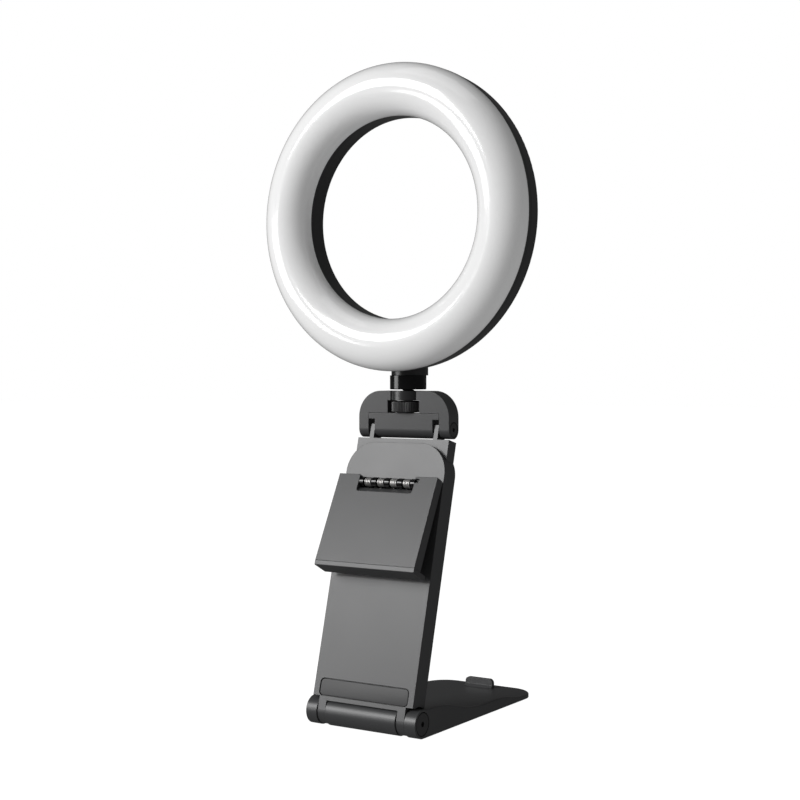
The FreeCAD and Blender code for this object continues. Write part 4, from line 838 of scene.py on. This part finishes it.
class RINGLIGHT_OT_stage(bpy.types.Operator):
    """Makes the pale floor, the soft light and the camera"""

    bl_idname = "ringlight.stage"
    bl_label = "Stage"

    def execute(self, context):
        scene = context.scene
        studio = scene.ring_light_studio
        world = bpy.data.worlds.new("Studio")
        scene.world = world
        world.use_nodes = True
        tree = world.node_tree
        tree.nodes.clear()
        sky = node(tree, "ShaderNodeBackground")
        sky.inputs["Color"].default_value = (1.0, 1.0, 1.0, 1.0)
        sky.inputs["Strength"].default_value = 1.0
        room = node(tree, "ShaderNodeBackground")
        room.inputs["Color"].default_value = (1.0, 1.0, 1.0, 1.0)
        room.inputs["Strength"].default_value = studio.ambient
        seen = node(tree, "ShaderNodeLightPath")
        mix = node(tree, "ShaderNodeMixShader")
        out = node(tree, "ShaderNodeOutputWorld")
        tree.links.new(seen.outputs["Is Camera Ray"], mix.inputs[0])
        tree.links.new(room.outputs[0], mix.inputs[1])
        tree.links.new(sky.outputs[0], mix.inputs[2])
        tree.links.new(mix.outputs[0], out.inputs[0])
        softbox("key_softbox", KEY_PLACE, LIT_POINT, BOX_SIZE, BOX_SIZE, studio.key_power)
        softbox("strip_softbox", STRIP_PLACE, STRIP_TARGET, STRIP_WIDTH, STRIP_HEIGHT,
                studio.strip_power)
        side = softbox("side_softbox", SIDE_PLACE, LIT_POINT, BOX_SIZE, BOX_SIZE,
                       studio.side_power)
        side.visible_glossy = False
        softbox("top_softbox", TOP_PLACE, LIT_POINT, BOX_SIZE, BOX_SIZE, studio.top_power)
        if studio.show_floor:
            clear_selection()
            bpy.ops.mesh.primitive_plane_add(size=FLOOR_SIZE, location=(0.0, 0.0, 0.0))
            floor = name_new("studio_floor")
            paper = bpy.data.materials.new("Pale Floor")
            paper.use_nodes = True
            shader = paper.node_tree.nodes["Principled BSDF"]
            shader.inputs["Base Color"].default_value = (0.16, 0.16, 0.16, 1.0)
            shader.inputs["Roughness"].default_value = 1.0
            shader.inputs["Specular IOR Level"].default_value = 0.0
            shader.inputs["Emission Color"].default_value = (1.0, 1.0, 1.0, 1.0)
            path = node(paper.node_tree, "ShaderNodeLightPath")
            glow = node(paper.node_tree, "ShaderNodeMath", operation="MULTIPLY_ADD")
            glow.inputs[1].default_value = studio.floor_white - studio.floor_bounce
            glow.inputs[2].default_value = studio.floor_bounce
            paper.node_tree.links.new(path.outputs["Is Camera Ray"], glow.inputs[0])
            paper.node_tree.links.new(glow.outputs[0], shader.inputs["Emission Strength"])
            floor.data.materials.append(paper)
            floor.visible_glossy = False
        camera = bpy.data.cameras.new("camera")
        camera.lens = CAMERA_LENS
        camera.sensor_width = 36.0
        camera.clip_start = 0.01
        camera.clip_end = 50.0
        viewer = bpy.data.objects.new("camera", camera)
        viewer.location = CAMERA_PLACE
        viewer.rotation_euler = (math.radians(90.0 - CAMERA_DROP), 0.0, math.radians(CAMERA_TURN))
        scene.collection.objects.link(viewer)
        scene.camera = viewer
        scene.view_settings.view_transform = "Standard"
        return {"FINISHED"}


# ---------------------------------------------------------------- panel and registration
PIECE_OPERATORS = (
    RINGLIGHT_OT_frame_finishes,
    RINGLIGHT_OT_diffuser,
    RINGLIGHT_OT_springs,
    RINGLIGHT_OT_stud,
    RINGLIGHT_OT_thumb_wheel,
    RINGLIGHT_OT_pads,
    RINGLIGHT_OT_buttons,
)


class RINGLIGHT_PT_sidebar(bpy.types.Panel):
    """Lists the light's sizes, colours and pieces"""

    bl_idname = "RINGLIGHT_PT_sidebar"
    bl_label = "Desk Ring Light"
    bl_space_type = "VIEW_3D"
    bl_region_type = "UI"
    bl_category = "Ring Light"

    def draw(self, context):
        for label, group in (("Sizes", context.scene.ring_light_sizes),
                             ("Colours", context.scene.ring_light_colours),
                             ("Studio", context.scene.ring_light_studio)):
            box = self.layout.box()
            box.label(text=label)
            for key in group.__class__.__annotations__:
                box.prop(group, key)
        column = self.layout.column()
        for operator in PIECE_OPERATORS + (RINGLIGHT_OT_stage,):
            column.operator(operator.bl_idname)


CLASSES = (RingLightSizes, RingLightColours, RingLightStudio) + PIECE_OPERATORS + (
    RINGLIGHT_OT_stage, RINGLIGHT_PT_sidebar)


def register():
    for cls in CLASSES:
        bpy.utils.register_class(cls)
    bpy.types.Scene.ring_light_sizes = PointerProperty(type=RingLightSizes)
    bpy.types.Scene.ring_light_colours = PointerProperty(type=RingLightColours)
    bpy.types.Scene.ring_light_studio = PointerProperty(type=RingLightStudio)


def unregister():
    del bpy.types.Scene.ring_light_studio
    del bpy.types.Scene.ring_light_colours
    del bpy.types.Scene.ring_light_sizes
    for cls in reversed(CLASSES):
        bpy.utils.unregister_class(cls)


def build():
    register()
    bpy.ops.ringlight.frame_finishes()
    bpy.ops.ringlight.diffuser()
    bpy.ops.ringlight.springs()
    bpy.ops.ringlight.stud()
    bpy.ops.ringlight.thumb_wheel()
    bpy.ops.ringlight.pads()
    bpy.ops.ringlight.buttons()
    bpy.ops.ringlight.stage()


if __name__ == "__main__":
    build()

____

» DIRECTIONS FOR THIS TASK: Only the lines from the beginning of the material above through the line with "pale floor, the" are wanted; extract them exactly.

» COMPLETED TASK:
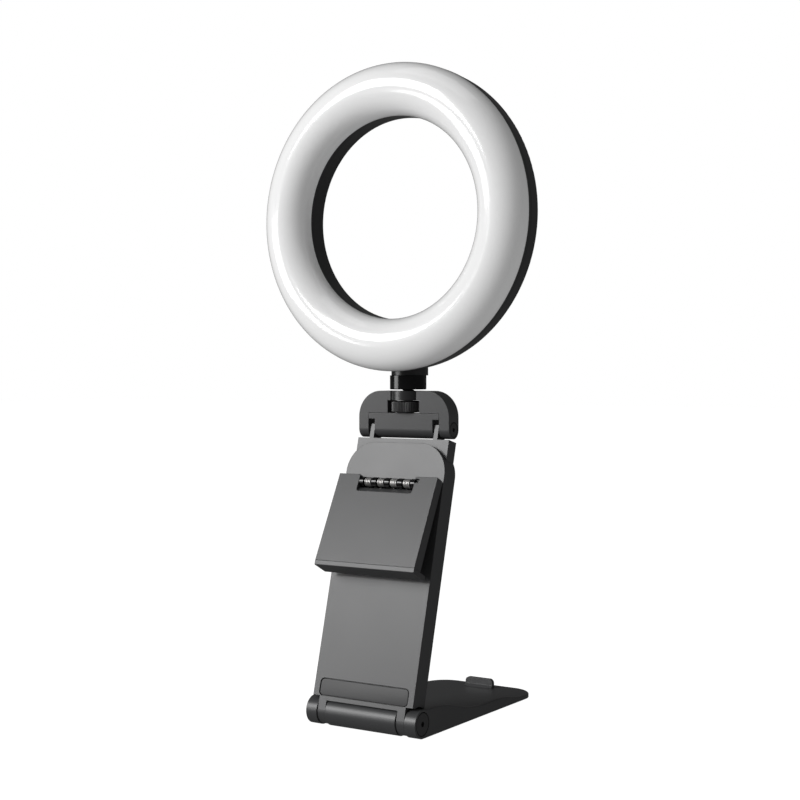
The FreeCAD and Blender code for this object continues. Write part 4, from line 838 of scene.py on. This part finishes it.
class RINGLIGHT_OT_stage(bpy.types.Operator):
    """Makes the pale floor, the soft light and the camera"""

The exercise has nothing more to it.